Leonard Cohen is back from the dead
Hearing Leonard Cohen’s voice—solemn, steady, divine—is like hearing a voice you have always heard, one that you have always known, one that lives in perpetuity. It is this steadfastness that makes his music all the more jarring; it is a reminder that he is there, as he has always been, whispering some ancient secret, some primordial myth that you think— that I think—only he could know.
Leonard Cohen is the man who seems to turn up out of the blue and—promptly, unequivocally—dazzles. But he dazzles with a pretty kind of sorrow; a sorrow half-exposed, scars and stories laid bare, the Other, wrapped up in a suit—stoic, old-world, bygone.
Cohen is back from the dead. It’s hard to believe that he is even gone. His farewell has seemed like one long holiday, maybe to the Greek island of Hydra, as he did in the 60s, or perhaps, a return to the monastery—the Mount Baldy Zen Center—where he became a Buddhist monk 30 years later. His passing seems like an intermission of sorts, because Cohen, after all, has always tended to hide away. But he didn’t see it as hiding—on Hydra, he wrote some of his most unorthodox work; Beautiful Losers, his 1966 novel, was reviewed in the Boston Globe—they declared: “James Joyce is not dead. He is living in Montreal under the name of Cohen.” The mistake? He was living in Hydra.
Maybe 2016, the year of his death, was only his cue to leave, so that he could turn up once more, out of the blue.
And he has done just that.

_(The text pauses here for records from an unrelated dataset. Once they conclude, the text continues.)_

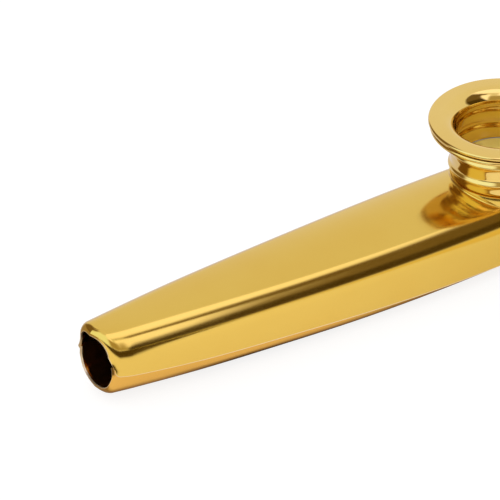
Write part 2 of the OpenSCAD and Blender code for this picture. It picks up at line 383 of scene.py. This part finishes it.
def end_stations(turn, bend, depth):
    """Stations of a turned-in end as (x, inset), from its cut edge round the bend."""
    stations = []
    for i in range(BEND_STEPS, -1, -1):
        a = math.radians(turn) * i / BEND_STEPS
        stations.append((bend - (bend - depth) * math.sin(a), bend - (bend - depth) * math.cos(a)))
    return stations


def shell_stations(turn, bend, depth):
    """Stations along one skin of a shell as (x, inset)."""
    first = end_stations(turn, bend, depth)
    run = BODY_LENGTH - 2 * bend
    return (
        first
        + [(bend + run * i / RUN_STEPS, depth) for i in range(1, RUN_STEPS)]
        + [(BODY_LENGTH - x, inset) for x, inset in reversed(first)]
    )


def half_columns():
    """Places s, as in upper_point, across one half of the upper shell."""
    crown = [i / CROWN_STEPS for i in range(CROWN_STEPS)]
    shoulder = [1 + i / SHOULDER_STEPS for i in range(SHOULDER_STEPS)]
    skirt = [2 + i / SKIRT_STEPS for i in range(SKIRT_STEPS)] + [SKIRT_EDGE, 3]
    return crown + shoulder + skirt


def both_sides(half):
    """Places on both sides of the centre line, in order."""
    return [-s for s in reversed(half[1:])] + half


def inside(polygon, place):
    """Whether a place lies inside a closed outline."""
    x, y = place
    odd = False
    for (ax, ay), (bx, by) in zip(polygon, polygon[1:] + polygon[:1]):
        if (ay > y) != (by > y) and x < ax + (bx - ax) * (y - ay) / (by - ay):
            odd = not odd
    return odd


def seat_profile(angle, wall, top, edge, cove, depth):
    """Points of the raised seat in one direction, as (radius, height): from the body's skin up a cove
    and a short wall, round the edge and in to the hole."""

    def height(r):
        return skin_height(TURRET_X + r * math.cos(angle), r * math.sin(angle), depth)

    def lean(r):
        return math.atan2(height(r + SLOPE_REACH) - height(r - SLOPE_REACH), 2 * SLOPE_REACH)

    turn = math.pi / 2 + lean(wall)
    reach = cove * math.tan(turn / 2)
    foot = wall + reach * math.cos(lean(wall))
    handle = cove * math.tan(turn / 4) * 4 / 3
    slope = lean(foot)
    p0 = Vector((foot, height(foot)))
    p1 = p0 - handle * Vector((math.cos(slope), math.sin(slope)))
    p3 = Vector((wall, min(height(wall) + reach, top - edge)))
    p2 = p3 - handle * Vector((0, 1))
    points = []
    for i in range(COVE_STEPS + 1):
        t = i / COVE_STEPS
        p = (1 - t) ** 3 * p0 + 3 * t * (1 - t) ** 2 * p1 + 3 * t * t * (1 - t) * p2 + t ** 3 * p3
        points.append((p.x, p.y))
    for i in range(1, EDGE_STEPS + 1):
        a = math.pi / 2 * i / EDGE_STEPS
        points.append((wall - edge + edge * math.cos(a), top - edge + edge * math.sin(a)))
    for share in SEAT_FLAT_SHARES:
        points.append((wall - edge + (SEAT_HOLE_RADIUS - wall + edge) * share, top))
    return points


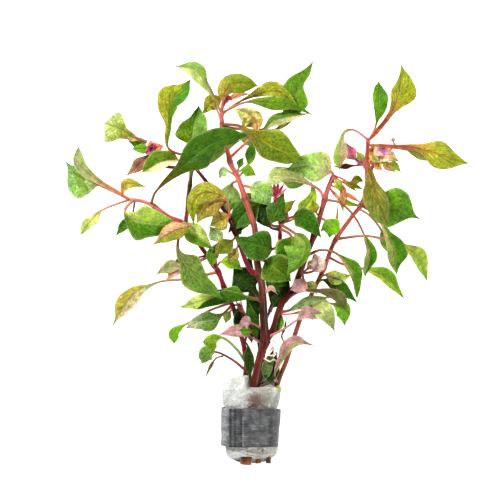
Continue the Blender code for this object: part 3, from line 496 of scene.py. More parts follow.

Recently, Cohen (his “people”: Columbia Records, Legacy Recordings, his producer, Adam Cohen—yes, his son) has released a new song titled “What Happens to the Heart”. It will be included in Cohen’s next album, Thanks for the Dance, scheduled for release on the 22nd of this month.
He sings in “What Happens to the Heart”:
Now the angel’s got a fiddle
The devil’s got a harp
Every soul is like a minnow
Every mind is like a shark
I’ve broken every window
But the house, the house is dark
I care but very little
What happens to the heart
If his last album, You Want it Darker, was a sort of farewell, imbued with religious imagery, humour, and lamentations on regret, his posthumous record is a new “hello”, not quite a continuation of his canon, but music that is largely shaped by the knowledge that it will be received once he has already said goodbye.
I know that my love of music—Cohen’s music, above all—strays into exaltation. I can imagine some calling this a “worshipping of false gods”. They might be right. Kurt Cobain famously sang in “Pennyroyal Tea”: “Give me a Leonard Cohen afterworld / So I can sigh eternally”. When I listen to the songs of Cohen, I imagine that he may be a prophet; not one of any particular religion, but a twenty-first-century prophet, whatever that means. I remember that the name “Cohen” comes from the Hebrew for “priest” and denotes a priestly lineage. I remember that Cohen has been dubbed “the high priest of pathos”. I remember that there is a Cohen mural in Montreal, a nine-story altar. There he is wearing a fedora, and his right hand is over his heart.
In an interview about his father, Adam Cohen states, “He would often say, ‘No matter what oblique strategies I employed’– and there were many of them, from women to drugs to various schools of philosophy and religion – ‘the only thing that offered any solace was the work’. He would say that self-mockingly, as if the answer was always there. It was always the page.”
Perhaps the modern prophet is the writer.
I know that Cohen’s transfixing lyricism does not make him divine. If anything, it indicates his flaws, his limitations, his mistakes, his sins. His masterpiece, “Hallelujah”, is moreso about grappling with these flaws, all of which are deeply human.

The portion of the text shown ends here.